As long as low-status need to be done to keep civilization running by keeping food on the shelves, there will be people who cannot be knowledge workers. If there is a solution to help people who do hands-on work catch up, it involves paying them more for the jobs that must be done rather than training them to do other work.

(This does not apply to transitioning workers out of dying industries -- retraining people in this situation is the only reasonable option.)

3 comments

I don't agree that it's a misreading.

Your point that there are hierarchies within the skill set of various tasks is true, however the argument isn't that everyone needs to be a KE worker - it's that everyone needs the opportunity to be one. Presently that is not the case, many are completely shutout simply because of birth lottery.

A core part of Unger's argument is the expansion of a vital suite of protections for all people. E.g. if everyone has access to universal healthcare, greatly expanding public housing verticals, ample opportunities to retrain and direct their lives it fundamentally changes the nature of our relationship to work.

The grocery store job is only dead-end now because our well being is entirely dependent on our ability to generate capital. In this reimagined future it might be the perfect job for a new mom (or dad) who wants to focus on spending as much time as possible with their child while still having some human interaction outside the house.

If everyone is capable of being a KE worker, it doesn't mean they will be. When and if they want to they can.

> the argument isn't that everyone needs to be a KE worker - it's that everyone needs the opportunity to be one.

But the key point against the argument is that not everyone is able to be a knowledge worker, so a universal opportunity for becoming one still ignores important segments of humanity as well as important needs of KEs themselves (e.g. grocery shelf stocking.)

Why do you think not every is able to be a KE worker?

Do you mean in the immediate present, or are you saying that even in a scenario of reimagined social organization there would still be people unable to do this type of work?

The former I understand and agree with, the latter I would strongly disagree with. IMHO every human being is a blank slate of infinite potential at birth, at the circumstances they are born into in combination with the time of their arrival are the two most determining factors. Ungers argument is to radically redirect ourselves in order to make the second option possible.

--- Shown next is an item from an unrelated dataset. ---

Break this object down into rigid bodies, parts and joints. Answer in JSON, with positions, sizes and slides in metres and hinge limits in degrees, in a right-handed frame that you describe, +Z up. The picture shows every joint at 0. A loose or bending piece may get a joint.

> IMHO every human being is a blank slate of infinite potential at birth

I respect that and principally agree on the ideals. And I don't think that's a complete picture. I ask you to consider the disabled and the aged as examples of what I'll call 'shaped' potential to distinguish from 'infinite' potential. I hope you would make the distinction between the availability of education and the requirement for its use. To demand 'infinite' growth from 'shaped' potential is cruelty, not generosity.

not to mention that if we could magically poof 30% of the working age population into KE jobs overnight and still have a significant amount of workers for sticking shelves, because the labor force participation rate is abysmal.
> The implicit idea of offering a transition to knowledge work as a means for people who have been economically shut out to catch up is a misreading of the situation.

I agree with this premise. In essence, to argue that education is a sufficient (necessary and widespread as it should be) support is to argue that the only people who matter are those with the ability to be trained (and retrained, and retrained as the economy shifts.) And that the only thing that matters about people is their ability to learn, not their need for food, shelter, plumbing, health care, etc. It splits the brain from the body, traditionally a bleak end.

> An economy must consist of more than just knowledge workers. If a guy who's stuck stocking shelves in a supermarket gets an education and moves up to a career working at a keyboard, those supermarket shelves still need to be stocked.

Sure, but if the reason he stopped working as a supermarket shelf-stocker and got an education to move up is that shelf-stockers were in decreasing demand because of shelf-stocking robots or because of workers displaced from other non-intellectual labor because of robots, the shelves are going to be stocked, and he isn't needed to do that.